**Given instruction**
Everything from the line containing "Turn this picture" through the line containing "into its side." should be repeated exactly, and nothing else from the data.

**Supplied information**
▶
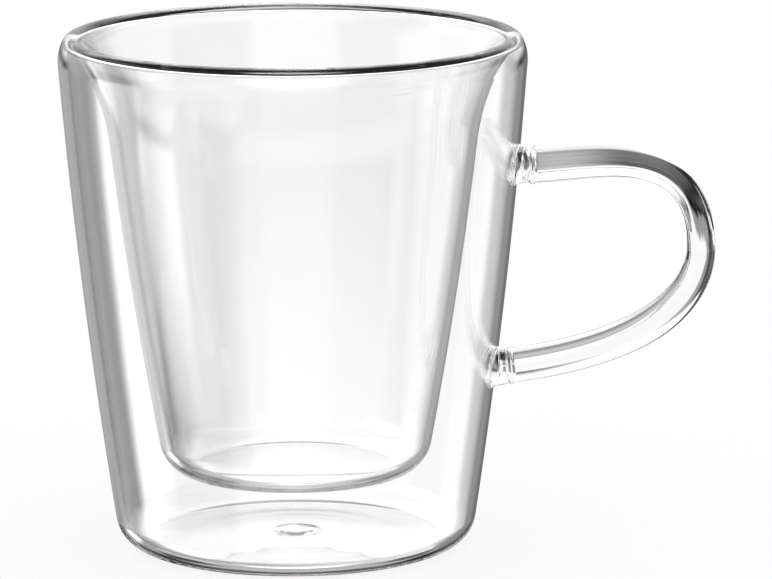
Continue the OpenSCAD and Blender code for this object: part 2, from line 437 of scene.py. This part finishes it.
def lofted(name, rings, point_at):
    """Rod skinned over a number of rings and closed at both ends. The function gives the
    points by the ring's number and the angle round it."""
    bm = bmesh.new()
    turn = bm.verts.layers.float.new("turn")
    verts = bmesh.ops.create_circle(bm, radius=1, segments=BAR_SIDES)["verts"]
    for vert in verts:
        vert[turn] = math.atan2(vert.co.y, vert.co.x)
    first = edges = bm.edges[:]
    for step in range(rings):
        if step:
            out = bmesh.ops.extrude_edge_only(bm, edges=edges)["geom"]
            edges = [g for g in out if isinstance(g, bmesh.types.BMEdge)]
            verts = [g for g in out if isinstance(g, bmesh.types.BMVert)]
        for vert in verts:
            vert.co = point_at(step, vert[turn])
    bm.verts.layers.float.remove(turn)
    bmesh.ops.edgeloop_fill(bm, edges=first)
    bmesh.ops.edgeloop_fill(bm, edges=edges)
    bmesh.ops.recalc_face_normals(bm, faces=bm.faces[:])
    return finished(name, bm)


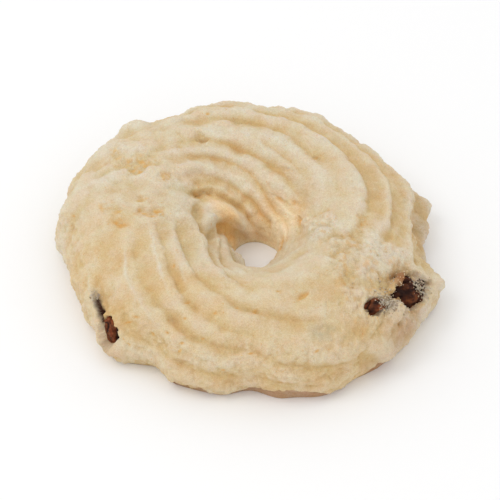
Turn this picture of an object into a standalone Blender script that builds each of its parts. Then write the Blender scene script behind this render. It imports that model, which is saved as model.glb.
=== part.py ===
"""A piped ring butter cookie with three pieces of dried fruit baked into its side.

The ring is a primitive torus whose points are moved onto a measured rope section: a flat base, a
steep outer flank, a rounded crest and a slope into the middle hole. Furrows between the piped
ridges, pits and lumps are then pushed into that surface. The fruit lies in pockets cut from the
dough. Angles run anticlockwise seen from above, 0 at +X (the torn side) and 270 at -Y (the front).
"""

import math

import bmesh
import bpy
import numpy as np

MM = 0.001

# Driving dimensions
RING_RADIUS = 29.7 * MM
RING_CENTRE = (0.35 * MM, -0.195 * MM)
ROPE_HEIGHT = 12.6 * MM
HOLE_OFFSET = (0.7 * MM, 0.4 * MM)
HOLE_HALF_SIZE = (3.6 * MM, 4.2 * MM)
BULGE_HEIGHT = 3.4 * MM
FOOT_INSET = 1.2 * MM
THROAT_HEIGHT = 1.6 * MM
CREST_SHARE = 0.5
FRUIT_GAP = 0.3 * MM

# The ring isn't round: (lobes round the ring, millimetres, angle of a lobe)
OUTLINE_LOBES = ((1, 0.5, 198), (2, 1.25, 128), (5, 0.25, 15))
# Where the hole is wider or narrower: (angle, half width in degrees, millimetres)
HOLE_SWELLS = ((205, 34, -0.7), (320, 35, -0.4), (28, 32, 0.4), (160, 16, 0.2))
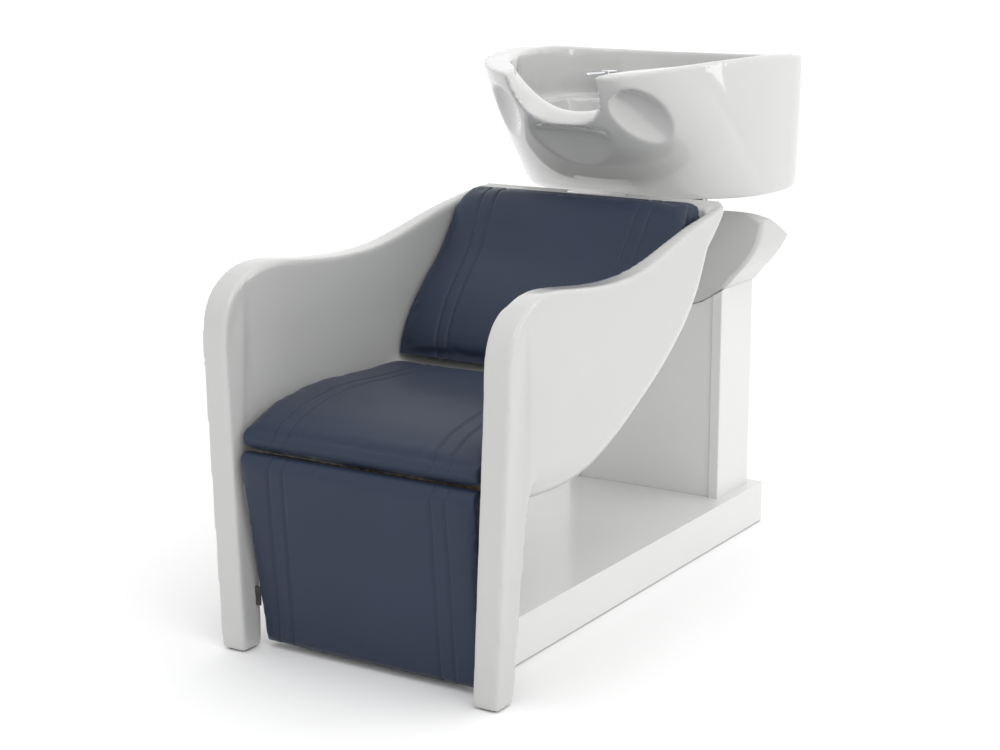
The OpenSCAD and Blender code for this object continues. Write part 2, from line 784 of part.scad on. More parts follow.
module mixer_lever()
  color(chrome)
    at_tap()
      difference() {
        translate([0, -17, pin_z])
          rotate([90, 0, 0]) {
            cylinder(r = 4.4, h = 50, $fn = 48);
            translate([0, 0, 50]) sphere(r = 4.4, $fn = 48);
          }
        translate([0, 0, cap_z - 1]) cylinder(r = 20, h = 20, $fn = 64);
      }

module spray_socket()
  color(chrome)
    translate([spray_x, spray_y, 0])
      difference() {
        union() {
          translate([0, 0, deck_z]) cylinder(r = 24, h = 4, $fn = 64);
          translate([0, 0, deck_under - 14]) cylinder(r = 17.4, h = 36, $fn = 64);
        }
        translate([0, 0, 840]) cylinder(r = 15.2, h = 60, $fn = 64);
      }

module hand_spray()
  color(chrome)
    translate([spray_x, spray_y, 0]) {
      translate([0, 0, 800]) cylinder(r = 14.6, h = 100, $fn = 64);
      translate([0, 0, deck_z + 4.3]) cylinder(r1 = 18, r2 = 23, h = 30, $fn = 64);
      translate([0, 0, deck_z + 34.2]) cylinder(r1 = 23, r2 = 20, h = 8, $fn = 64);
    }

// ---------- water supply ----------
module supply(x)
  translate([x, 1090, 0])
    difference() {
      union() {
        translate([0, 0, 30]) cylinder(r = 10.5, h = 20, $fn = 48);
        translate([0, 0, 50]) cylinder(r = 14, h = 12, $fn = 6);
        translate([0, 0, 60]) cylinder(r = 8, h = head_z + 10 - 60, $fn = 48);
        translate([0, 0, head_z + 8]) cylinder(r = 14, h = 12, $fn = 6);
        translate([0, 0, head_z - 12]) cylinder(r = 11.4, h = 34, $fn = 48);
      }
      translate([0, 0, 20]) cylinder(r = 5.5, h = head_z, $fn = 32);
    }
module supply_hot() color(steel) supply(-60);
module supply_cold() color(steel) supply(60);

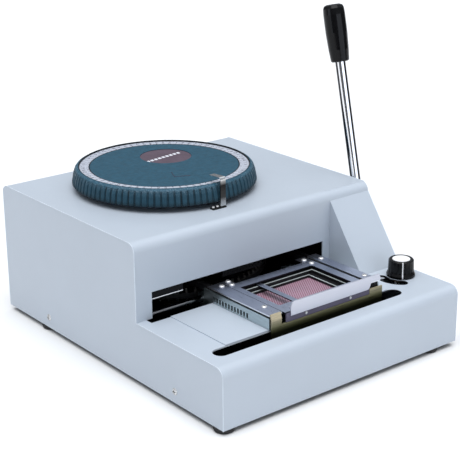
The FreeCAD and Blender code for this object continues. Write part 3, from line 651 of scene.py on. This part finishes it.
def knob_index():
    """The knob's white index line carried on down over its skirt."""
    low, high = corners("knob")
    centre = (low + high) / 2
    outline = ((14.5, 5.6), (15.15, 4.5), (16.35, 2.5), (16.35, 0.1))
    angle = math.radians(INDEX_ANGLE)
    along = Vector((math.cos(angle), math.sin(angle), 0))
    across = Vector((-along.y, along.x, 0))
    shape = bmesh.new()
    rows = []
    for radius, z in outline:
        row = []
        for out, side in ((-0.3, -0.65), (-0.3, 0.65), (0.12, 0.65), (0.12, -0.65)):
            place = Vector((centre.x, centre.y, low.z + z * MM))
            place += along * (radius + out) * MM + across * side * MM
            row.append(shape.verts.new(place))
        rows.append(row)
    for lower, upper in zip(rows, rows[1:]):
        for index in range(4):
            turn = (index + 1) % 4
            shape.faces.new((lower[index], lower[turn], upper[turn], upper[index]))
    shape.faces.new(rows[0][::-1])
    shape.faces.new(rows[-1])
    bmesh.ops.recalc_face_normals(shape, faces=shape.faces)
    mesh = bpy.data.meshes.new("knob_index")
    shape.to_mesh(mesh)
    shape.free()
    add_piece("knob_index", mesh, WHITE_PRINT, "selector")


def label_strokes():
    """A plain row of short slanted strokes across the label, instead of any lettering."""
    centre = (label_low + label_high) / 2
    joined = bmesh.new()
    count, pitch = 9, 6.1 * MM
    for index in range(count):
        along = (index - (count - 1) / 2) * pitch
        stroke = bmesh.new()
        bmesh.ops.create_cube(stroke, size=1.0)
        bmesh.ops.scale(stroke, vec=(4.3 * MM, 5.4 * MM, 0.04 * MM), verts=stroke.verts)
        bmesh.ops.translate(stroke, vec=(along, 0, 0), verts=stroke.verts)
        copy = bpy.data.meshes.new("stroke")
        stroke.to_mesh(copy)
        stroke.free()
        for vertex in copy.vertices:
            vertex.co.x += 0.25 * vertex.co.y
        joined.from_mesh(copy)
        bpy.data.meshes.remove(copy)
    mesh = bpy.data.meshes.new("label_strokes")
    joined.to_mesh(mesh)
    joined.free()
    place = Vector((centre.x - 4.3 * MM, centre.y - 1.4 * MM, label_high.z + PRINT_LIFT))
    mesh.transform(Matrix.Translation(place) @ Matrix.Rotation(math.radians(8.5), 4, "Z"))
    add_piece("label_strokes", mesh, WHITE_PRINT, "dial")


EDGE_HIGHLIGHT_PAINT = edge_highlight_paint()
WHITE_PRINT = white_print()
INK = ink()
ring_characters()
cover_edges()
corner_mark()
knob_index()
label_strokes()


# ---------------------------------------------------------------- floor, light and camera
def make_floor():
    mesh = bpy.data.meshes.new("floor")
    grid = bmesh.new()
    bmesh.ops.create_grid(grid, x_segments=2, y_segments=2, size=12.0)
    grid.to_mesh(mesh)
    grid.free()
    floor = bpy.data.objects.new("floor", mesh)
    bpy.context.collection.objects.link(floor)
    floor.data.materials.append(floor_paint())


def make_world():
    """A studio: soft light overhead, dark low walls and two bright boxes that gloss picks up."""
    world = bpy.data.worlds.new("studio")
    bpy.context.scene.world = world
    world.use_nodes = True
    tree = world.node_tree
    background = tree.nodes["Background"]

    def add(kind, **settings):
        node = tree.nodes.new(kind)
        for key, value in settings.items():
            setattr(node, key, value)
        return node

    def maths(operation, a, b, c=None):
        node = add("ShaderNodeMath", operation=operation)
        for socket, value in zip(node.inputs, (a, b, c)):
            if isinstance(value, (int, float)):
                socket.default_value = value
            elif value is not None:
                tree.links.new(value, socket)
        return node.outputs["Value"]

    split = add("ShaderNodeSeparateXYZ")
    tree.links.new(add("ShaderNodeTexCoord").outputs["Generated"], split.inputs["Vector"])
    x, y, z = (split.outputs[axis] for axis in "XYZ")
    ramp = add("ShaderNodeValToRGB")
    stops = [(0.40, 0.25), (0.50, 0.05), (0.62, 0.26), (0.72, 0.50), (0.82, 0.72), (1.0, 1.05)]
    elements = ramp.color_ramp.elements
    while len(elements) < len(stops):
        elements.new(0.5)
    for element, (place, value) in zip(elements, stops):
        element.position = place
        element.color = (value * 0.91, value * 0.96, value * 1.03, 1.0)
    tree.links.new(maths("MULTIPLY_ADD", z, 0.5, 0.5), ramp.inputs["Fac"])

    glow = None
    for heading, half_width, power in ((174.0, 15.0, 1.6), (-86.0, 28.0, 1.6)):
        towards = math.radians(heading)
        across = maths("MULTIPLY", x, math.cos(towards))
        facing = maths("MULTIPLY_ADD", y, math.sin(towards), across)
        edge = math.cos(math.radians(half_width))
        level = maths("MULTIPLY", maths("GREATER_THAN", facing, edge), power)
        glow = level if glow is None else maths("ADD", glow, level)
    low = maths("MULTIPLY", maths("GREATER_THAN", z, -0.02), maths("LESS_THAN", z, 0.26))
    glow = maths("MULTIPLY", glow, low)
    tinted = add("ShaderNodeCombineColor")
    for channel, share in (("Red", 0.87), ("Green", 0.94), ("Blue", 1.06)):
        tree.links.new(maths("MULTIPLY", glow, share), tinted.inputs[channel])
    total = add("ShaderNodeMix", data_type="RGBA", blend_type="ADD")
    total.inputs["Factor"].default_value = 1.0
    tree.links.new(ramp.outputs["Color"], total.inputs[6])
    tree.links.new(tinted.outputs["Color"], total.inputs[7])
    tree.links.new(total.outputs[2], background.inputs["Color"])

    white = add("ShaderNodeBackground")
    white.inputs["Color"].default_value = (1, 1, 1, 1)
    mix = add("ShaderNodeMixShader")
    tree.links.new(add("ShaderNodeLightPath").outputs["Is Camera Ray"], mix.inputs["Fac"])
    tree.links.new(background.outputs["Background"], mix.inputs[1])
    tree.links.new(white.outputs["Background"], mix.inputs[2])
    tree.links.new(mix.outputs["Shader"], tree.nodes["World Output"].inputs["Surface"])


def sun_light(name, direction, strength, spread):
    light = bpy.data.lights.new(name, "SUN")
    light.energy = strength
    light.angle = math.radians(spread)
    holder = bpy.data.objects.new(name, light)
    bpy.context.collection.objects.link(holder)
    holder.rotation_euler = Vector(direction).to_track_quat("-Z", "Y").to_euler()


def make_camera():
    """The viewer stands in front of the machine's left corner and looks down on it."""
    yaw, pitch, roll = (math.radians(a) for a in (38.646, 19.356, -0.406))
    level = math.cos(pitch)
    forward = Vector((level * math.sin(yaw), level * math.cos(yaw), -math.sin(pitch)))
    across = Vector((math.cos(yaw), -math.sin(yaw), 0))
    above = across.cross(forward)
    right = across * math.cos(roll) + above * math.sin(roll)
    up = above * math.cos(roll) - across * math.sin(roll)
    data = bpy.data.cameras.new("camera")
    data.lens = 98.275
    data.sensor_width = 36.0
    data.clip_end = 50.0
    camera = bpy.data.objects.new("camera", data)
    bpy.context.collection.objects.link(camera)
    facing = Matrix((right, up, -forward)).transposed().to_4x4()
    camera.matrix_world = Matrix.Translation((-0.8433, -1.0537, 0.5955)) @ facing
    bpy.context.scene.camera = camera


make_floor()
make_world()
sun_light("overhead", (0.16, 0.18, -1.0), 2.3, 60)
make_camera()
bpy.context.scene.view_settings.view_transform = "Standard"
◀
**Result of this exercise**
Turn this picture of an object into a standalone Blender script that builds each of its parts. Then write the Blender scene script behind this render. It imports that model, which is saved as model.glb.
=== part.py ===
"""A piped ring butter cookie with three pieces of dried fruit baked into its side.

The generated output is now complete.